Non si può iniziare quest'articolo senza partire da un potenziale spoiler relativo al film ora nelle sale e se volete rimenarne completamente all'oscuro non proseguite nella lettura. Stiamo parlando di quell'Abigail che vede Melissa Barrera e Dan Stevens a capo di un gruppo di improvvisati rapitori, destinati a difendersi proprio da coloro che avevano inopinatamente sequestrato, una bambina appassionata di danza, ignari che questa in realtà fosse...la figlia di Dracula! A dire il vero il colpo di scena era già stato ampiamente mostrato dal trailer e da una locandina che lasciavano ben poco all'immaginazione, nel tentativo di attirare probabilmente quel pubblico appassionato di horror che avrebbe magari schivato l'entrata in sala senza uno spunto a tema.
Abbiamo perciò deciso di mettere in parallelo il suddetto film diretto a quattro mani da Matt Bettinelli-Olpin e Tyler Gillett con un capostipite del genere al quale si ispira dichiaratamente, che ha quasi novant'anni sul groppone, ovvero La figlia di Dracula (1936). Nelle prime fasi del progetto Abigail doveva esserne proprio una sorta di remake, nel tentativo di aggiornare il classico Monsterverse poi fallito in seguito al flop de La mummia (2017) con Tom Cruise, per poi evolvere in un contesto da moderno slasher che ha tradito le origini.
Sangue misto
Origini molto più standard e compassate quelle de La figlia di Dracula, che era stato pensato come una sorta di sequel diretto dell'immortale Dracula (1931) con Bela Lugosi, con il chiaro obiettivo di capitalizzarne il successo. Il solo personaggio a ritornare da cotanto predecessore è Van Helsing - nuovamente interpretato dal caratterista Edward Van Sloan - che pur ha qui un minutaggio significativamente inferiore. L'attenzione si sposta così sulla protagonista femminile, una maliarda Gloria Holden, e sulla sua ricerca di trovare una cura alla maledizione che la affligge. Maledizione che sperava si fosse estinta con la morte del secolare padre ma che invece continua a tormentarla, al punto da spingerla a commettere un nuovo "delitto" e a prendere la vita di una giovane senzatetto. La sua richiesta d'aiuto rivolta al dottor Dr. Jeffrey Garth si trasforma ben presto in qualcosa d'altro, preparando il campo a quel gran finale che ha luogo addirittura nell'iconica Transilvania.
Classico e profano
Tra gli specchi che nascondono le sembianze dei vampiri a quell'ipnosi che risulta fatalmente determinante nella rivelazione del mistero, il sovrannaturale si mischia al reale in una formula leggera e drammatica al contempo, figlia di un'impronta frizzante e lontana da alt(r)e aspirazioni.
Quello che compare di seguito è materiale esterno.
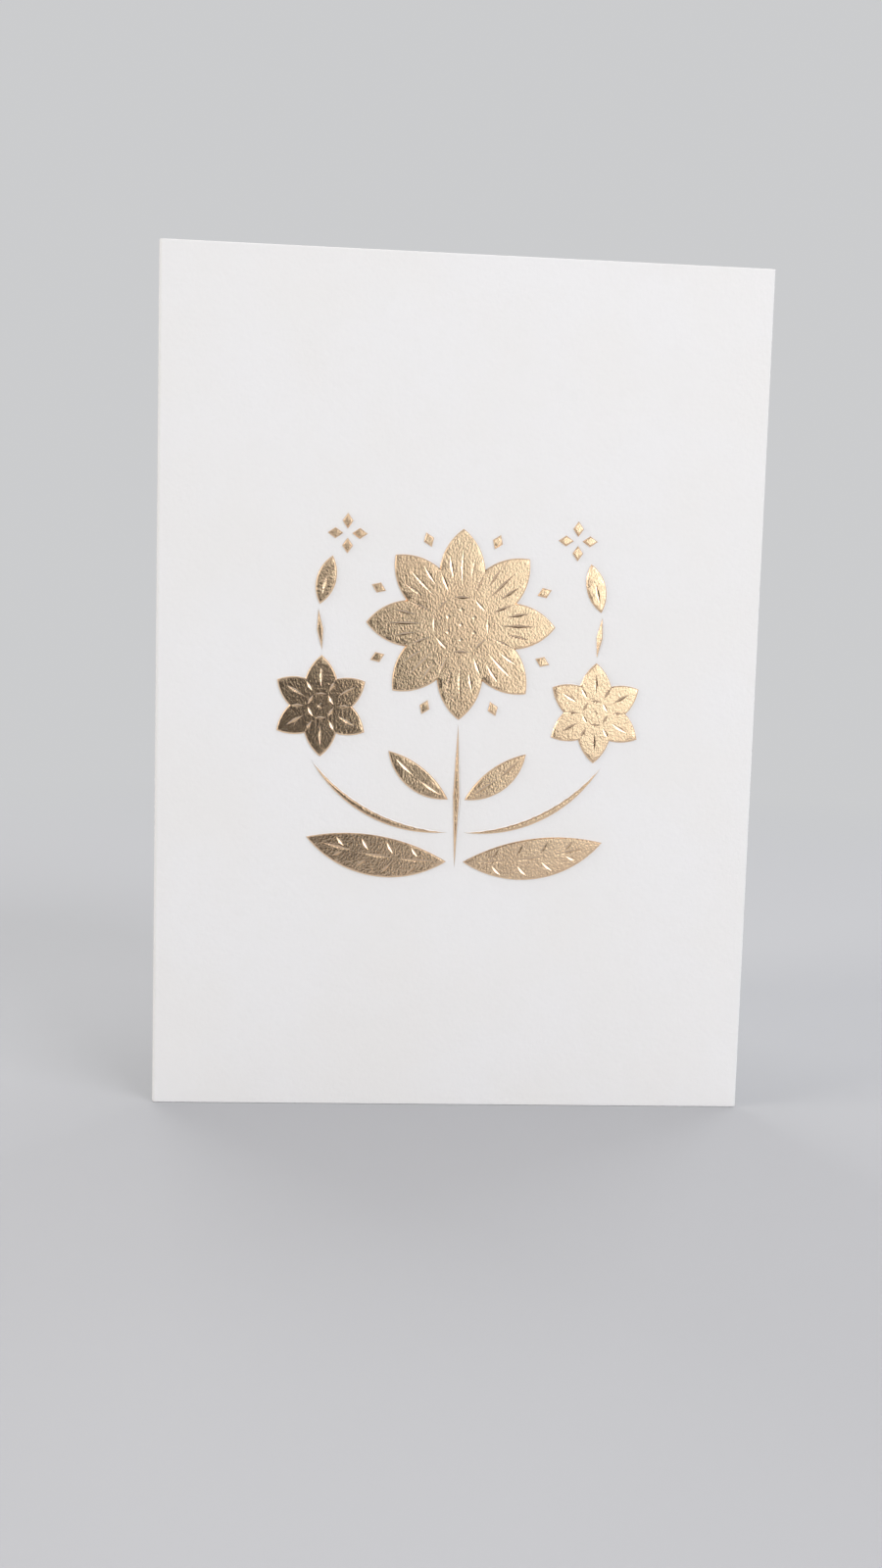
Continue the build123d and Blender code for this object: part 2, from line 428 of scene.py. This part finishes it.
def make_foil(node, material):
    """One group of foil patches, with a soft rim and soft lips to its cuts."""
    film = merged_copy(node, node.replace("foil", "film"))
    if "bloom" in node:
        close_creases(film)
    clean_faces(film, every_part)
    round_edges(film, lambda edge: is_at(edge, RELIEF + FILM), RIM_ROUND, CREASED)
    fill_anew(film, RELIEF + FILM)
    finish_piece(film, material, node)


def make_pieces():
    make_card(cotton_board())
    film = pressed_foil()
    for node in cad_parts:
        if node != "card":
            make_foil(node, film)


# The room

BACKGROUND = colour(0.6, 0.605, 0.615)
ROOM_LIGHT = colour(0.97, 0.975, 0.99)
ROOM_STRENGTH = 0.45


def add_world():
    """A plain pale room: it lights with one tint, and the camera and the foil see another."""
    world = bpy.data.worlds.new("room")
    bpy.context.scene.world = world
    room = Nodes(world)
    rays = room.add("ShaderNodeLightPath").outputs
    camera, glossy, clear = (Number(room, rays[name])
                             for name in ("Is Camera Ray", "Is Glossy Ray", "Is Transmission Ray"))
    light = room.shader("ShaderNodeBackground", {"Color": ROOM_LIGHT, "Strength": ROOM_STRENGTH})
    seen = room.shader("ShaderNodeBackground", {"Color": BACKGROUND})
    room.close(room.mix(camera + glossy + clear, light, seen), "ShaderNodeOutputWorld")


# The softboxes, which all face the design

DESIGN_MIDDLE = Vector((0, FACE_Y, 80 * mm))

# Each one's name, place, width and height, watts, and tint
SOFTBOXES = (
    ("softbox_right", (0.75, -0.75, 0.55), (0.7, 0.9), 6.9, (1, 0.97, 1)),
    ("softbox_front", (0.28, -0.87, 0.14), (0.4, 0.7), 0.98, (0.93, 1, 0.97)),
    ("softbox_left", (-1.05, -0.3, 0.5), (0.6, 0.8), 5.2, (1, 0.92, 0.845)),
    ("softbox_top", (0.05, 0.1, 1.1), (1.0, 0.8), 5.2, (1, 0.97, 0.94)),
    ("softbox_back_left", (-0.6, 0.9, 0.7), (0.7, 0.7), 4.5, (1, 0.985, 0.96)),
    ("softbox_back_right", (0.8, 0.75, 0.6), (0.6, 0.7), 3.5, (0.97, 0.985, 1)),
)


def add_softbox(name, place, size, watts, tint):
    lamp = bpy.data.objects.new(name, bpy.data.lights.new(name, "AREA"))
    bpy.context.scene.collection.objects.link(lamp)
    lamp.data.shape = "RECTANGLE"
    lamp.data.size, lamp.data.size_y = size
    lamp.data.energy = watts
    lamp.data.color = tint
    lamp.location = place
    lamp.rotation_euler = (DESIGN_MIDDLE - Vector(place)).to_track_quat("-Z", "Y").to_euler()
    lamp.visible_camera = False


# The floor: its own tint up to where the fade starts, and the background's from where it ends

FLOOR_SIZE = 12
FLOOR_TINT = colour(0.44, 0.449, 0.468)
FADE_START = 0.16
FADE_END = 0.8


def add_plane(name, size, place=(0, 0, 0), turn=(0, 0, 0)):
    bpy.ops.object.select_all(action="DESELECT")
    bpy.ops.mesh.primitive_plane_add(size=size, location=place, rotation=turn)
    plane = bpy.context.active_object
    plane.name = name
    return plane


def add_floor():
    floor = add_plane("floor", FLOOR_SIZE)
    surface = Material("floor")
    near = surface.shader("ShaderNodeBsdfDiffuse", {"Color": FLOOR_TINT})
    far = surface.shader("ShaderNodeEmission", {"Color": BACKGROUND})
    across, along, _ = surface.axes()
    distance = (across * across + along * along) ** 0.5
    surface.close(surface.mix(distance.step(FADE_START, FADE_END), near, far))
    floor.data.materials.append(surface.data)


# The dark cards: one stands beside the camera, one to the right of the design, and one lies above it

QUARTER = radians(90)
DARK_GREY = colour(0.03, 0.025, 0.022)
DARK_BROWN = colour(0.05, 0.038, 0.03)

# Each one's name, middle, turn, width and height, and tint
DARK_CARDS = (
    ("dark_card_front", (-113 * mm, FACE_Y - 200 * mm, 57 * mm), (QUARTER, 0, 0), (250 * mm, 114 * mm),
     DARK_GREY),
    ("dark_card_right", (330 * mm, FACE_Y + 10 * mm, 85 * mm), (0, QUARTER, 0), (170 * mm, 300 * mm),
     DARK_BROWN),
    ("dark_card_above", (0, FACE_Y - 150 * mm, 360 * mm), (0, 0, 0), (340 * mm, 340 * mm), DARK_BROWN),
)


def add_dark_card(name, place, turn, size, tint):
    """A dark card that shows in the foil alone, as a studio sets them round shiny things."""
    card = add_plane(name, 1, place, turn)
    card.scale = (*size, 1)
    bpy.ops.object.transform_apply(location=True, rotation=True, scale=True)
    for ray in ("camera", "diffuse", "transmission", "volume_scatter", "shadow"):
        setattr(card, "visible_" + ray, False)
    surface = Material(name)
    surface.close(surface.shader("ShaderNodeEmission", {"Color": tint}))
    card.data.materials.append(surface.data)


bpy.context.scene.view_settings.view_transform = "Standard"
add_camera()
add_world()
for softbox in SOFTBOXES:
    add_softbox(*softbox)
add_floor()
for dark_card in DARK_CARDS:
    add_dark_card(*dark_card)
make_pieces()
Un qualcosa che accomuna La figlia di Dracula proprio ad Abigail, con anche quest'ultimo che non si prende volutamente sul serio. La pellicola diretta dai registi degli ultimi Scream unisce infatti la sana violenza di genere tipica del filone contemporaneo - supportata da ottimi effetti speciali - ad un impianto comico / a tratti demenziale, per un'anima splatter a tratti informe e poco coesa ma discretamente divertente nel complesso, con tutti i pro e i contro del caso.
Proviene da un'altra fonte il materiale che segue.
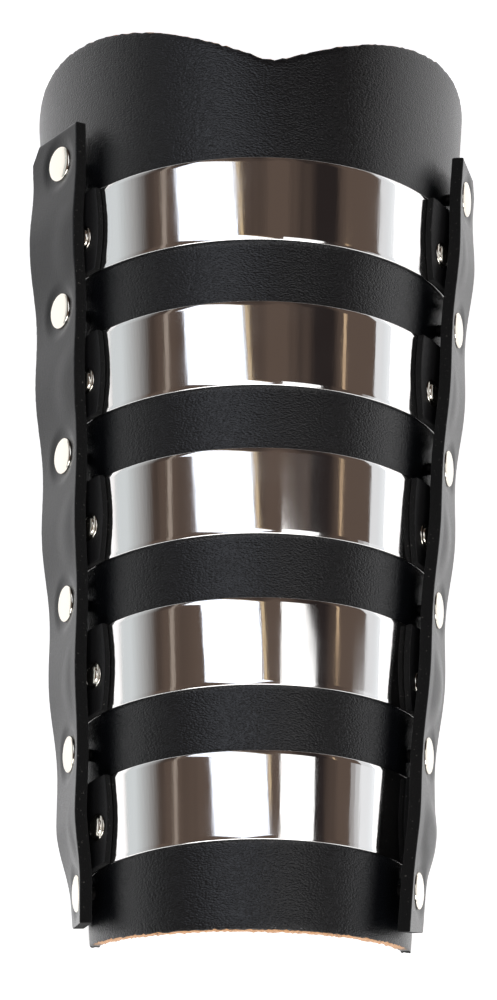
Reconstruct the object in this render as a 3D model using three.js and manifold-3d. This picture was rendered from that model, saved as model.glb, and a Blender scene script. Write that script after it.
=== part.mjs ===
// Forearm guard of thick black leather, lying on its two side edges.
// Five polished steel bands cross its front. Leather tabs hold the band ends, and two long
// leather strips, riveted down between the bands, run over the outer ends of the tabs.
// Millimetres. X runs across the arm, +Y towards the elbow and +Z up.

import * as THREE from 'three';
import { mergeVertices } from 'three/addons/utils/BufferGeometryUtils.js';
import Module from 'manifold-3d';

const wasm = await Module();
wasm.setup();

// Driving dimensions

const clearance = 0.3; // gap between pieces that lie on each other

const shell = {
  length: 258, // along the crest, from the wrist edge to the dip of the elbow edge
  wristHalfWidth: 44.9,
  wristHeight: 44.3,
  elbowHalfWidth: 63.5,
  elbowHeight: 70.7,
  wall: 3,
  wristSweep: 9, // how far the wrist edge has swept back where it meets the ground
  wristLean: 0.8, // and how much further still on the left, and less on the right
  lobeRise: 18.2, // the two elbow lobes above the dip between them
  lobeReach: 74, // around the shell, from the dip to the top of a lobe
  dipRounding: 2,
  dipOffset: 6.6, // the dip lies this far right of the crest
};

// A line cut straight across the flat hide bows and leans when the hide is bent into a taper
const crossLine = { reach: 50, bowDepth: 1, leanDepth: 0.8 };

const bands = {
  count: 5,
  height: 25.4,
  thickness: 1,
  wristMargin: 25.2, // bare leather below the lowest band
  elbowMargin: 31, // bare leather above the highest band, at the dip
  endInset: 3, // a band stops this far short of the outer end of its tabs
};

const tabs = {
  thickness: 2,
  bulge: 1.4, // how far the inner edge curves towards the crest
  outerInset: 2, // the outer end stops this far inside the strip's outer edge
};

const strips = {
  width: 22.5,
  thickness: 3,
  rivetInset: 11.5, // from the strip's outer edge to its line of rivets
  cornerCut: 5,
  waveDepth: 1.3, // how far the strip dips from the tabs to its rivets
  dimple: 0.5, // how far a rivet head sinks the leather around it
  dimpleWidth: 2, // the leather around a pressed spot rises over this distance
  lastRivet: 9.5, // from the last rivet to the chamfered end
};

// Each side's lines, as distances up from the ground around the outside of the shell, at the
// wrist edge and at the elbow dip
const sides = [
  {
    name: 'left',
    sign: -1,
    stripWrist: 0.7,
    stripElbow: 29.3,
    tabWrist: 27.5,
    tabElbow: 55.3,
    tabTrims: [0, 0, 0, 0, 0],
    setbackWrist: 4.2,
    setbackElbow: 7,
    wristMargin: 9, // from the wrist edge line to the strip's square end
    elbowMargin: 10, // from the elbow dip line to its chamfered end
    firstRivet: 11.5, // from the strip's square end to its first rivet
    rivetShift: 0.5, // the rivets between two bands sit this far above the middle of the gap
    rivetDrop: 1.8, // the small rivets sit this far below the middle of their tabs
  },
  {
    name: 'right',
    sign: 1,
    stripWrist: 8.6,
    stripElbow: 9.5,
    tabWrist: 25.3,
    tabElbow: 41.8,
    tabTrims: [4.5, 0.5, 0, 0, 2.2],
    setbackWrist: 6.2,
    setbackElbow: 6.4,
    wristMargin: 3,
    elbowMargin: 15.5,
    firstRivet: 15,
    rivetShift: -2,
    rivetDrop: 3.6,
  },
];

const smallRivet = {
  stemRadius: 1.5,
  headRadius: 3.9,
  headHeight: 1.3,
  backRadius: 3.5,
  backHeight: 1,
};

const capRivet = {
  stemRadius: 1.8,
  headRadius: 5,
  headHeight: 1.4,
  backRadius: 4.2,
  backHeight: 1,
};

// Head outlines as shares of a rivet's own radius and height, from the seat to the top
const steppedHead = [
  { radius: 1, height: 0 },
  { radius: 1, height: 0.38 },
  { radius: 0.72, height: 0.45 },
  { radius: 0.55, height: 1 },
];
const domedHead = [
  { radius: 1, height: 0 },
  { radius: 1, height: 0.2 },
  { radius: 0.78, height: 0.7 },
  { radius: 0.4, height: 0.96 },
];
const backHead = [
  { radius: 1, height: 0 },
  { radius: 0.85, height: 1 },
];

const facets = {
  shellAround: 38,
  shellAlong: 3,
  bandAround: 18,
  tabAround: 4,
  tabAlong: 5,
  rivetSides: 10,
  drillSides: 6,
};

const bandPitch = (shell.length - bands.wristMargin - bands.elbowMargin - bands.height)
  / (bands.count - 1);
const bandCentres = Array.from(
  { length: bands.count },
  (_, i) => bands.wristMargin + bands.height / 2 + i * bandPitch,
);
const bandSeat = clearance;
const tabSeat = bandSeat + bands.thickness + clearance;
const tabTop = tabSeat + tabs.thickness;
const smallHeadSeat = tabTop + clearance;

// The outside of the shell

const lerp = THREE.MathUtils.lerp;

function halfGirth(y) {
  const k = y / shell.length;
  const a = lerp(shell.wristHalfWidth, shell.elbowHalfWidth, k);
  const b = lerp(shell.wristHeight, shell.elbowHeight, k);
  const h = ((a - b) / (a + b)) ** 2;
  return (Math.PI * (a + b) * (1 + (3 * h) / (10 + Math.sqrt(4 - 3 * h)))) / 4;
}

// The point s around the shell from the crest at station y
function skin(s, y) {
  const k = y / shell.length;
  const angle = (Math.PI / 2) * (s / halfGirth(y));
  return new THREE.Vector3(
    lerp(shell.wristHalfWidth, shell.elbowHalfWidth, k) * Math.sin(angle),
    y,
    lerp(shell.wristHeight, shell.elbowHeight, k) * Math.cos(angle),
  );
}

function skinFrame(s, y) {
  const step = 0.01;
  const around = skin(s + step, y).sub(skin(s - step, y)).normalize();
  const along = skin(s, y + step).sub(skin(s, y - step));
  const normal = new THREE.Vector3().crossVectors(around, along).normalize();
  return { point: skin(s, y), around, normal };
}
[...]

Ai posteri l'ardua sentenza
Certamente difficile fare un confronto diretto tra i due titoli, non soltanto per l'enorme divario temporale che li separa ma anche per il pubblico al quale si rivolgono, drasticamente cambiato nello scorrere dei decenni. Ma ciò nonostante ne La figlia di Dracula è possibile osservare degli spunti attuali e inaspettati, figli dell'era Pre-Code hollywoodiana, dove era possibile osare anche su tematiche più scabrose senza le maglie della censura. Il film diretto da Lambert Hillyer, che si dice in parte ispirato non soltanto a una storia breve di Bram Stoker ma anche al romanzo gotico Carmilla di Joseph Sheridan Le Fanu, contiene infatti degli espliciti riferimenti a un legame ambiguo tra carnefice e vittima, entrambe femminili, con un istinto saffico che si fa strada in scene sensuali, dove il fuori campo nasconde suggestioni inedite e affascinanti.
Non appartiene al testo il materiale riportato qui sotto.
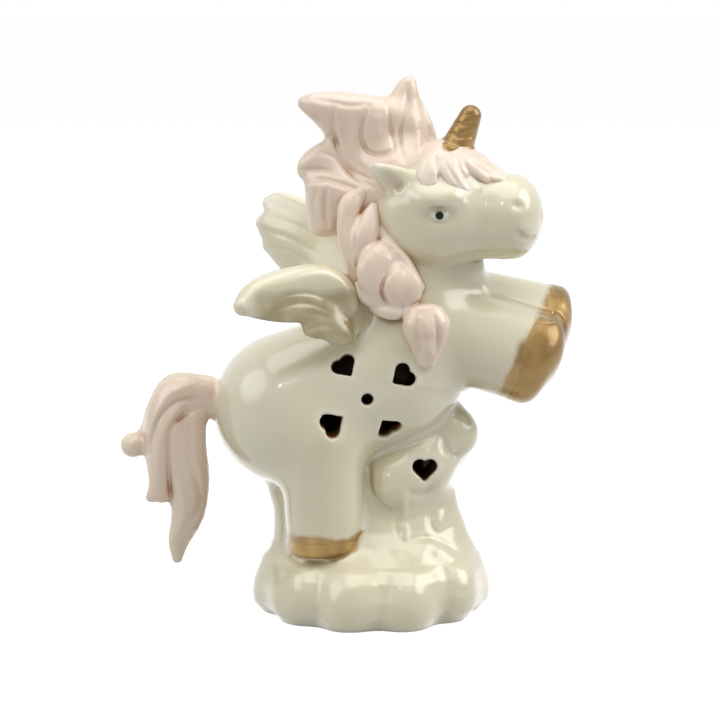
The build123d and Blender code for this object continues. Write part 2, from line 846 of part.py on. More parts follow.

Non si può dire lo stesso di Abigail, che preferisce invece mostrare tutto senza nascondere nulla all'immaginazione, con il sangue che scorre a fiumi ed esecuzioni truculente in bella mostra. Due opere sicuramente agli antipodi, ma ad ogni modo complementari se si vuole capire l'evoluzione del genere e del vampiro in abiti femminili nel mondo della Settima Arte, declinata nelle sue vesti più commerciali.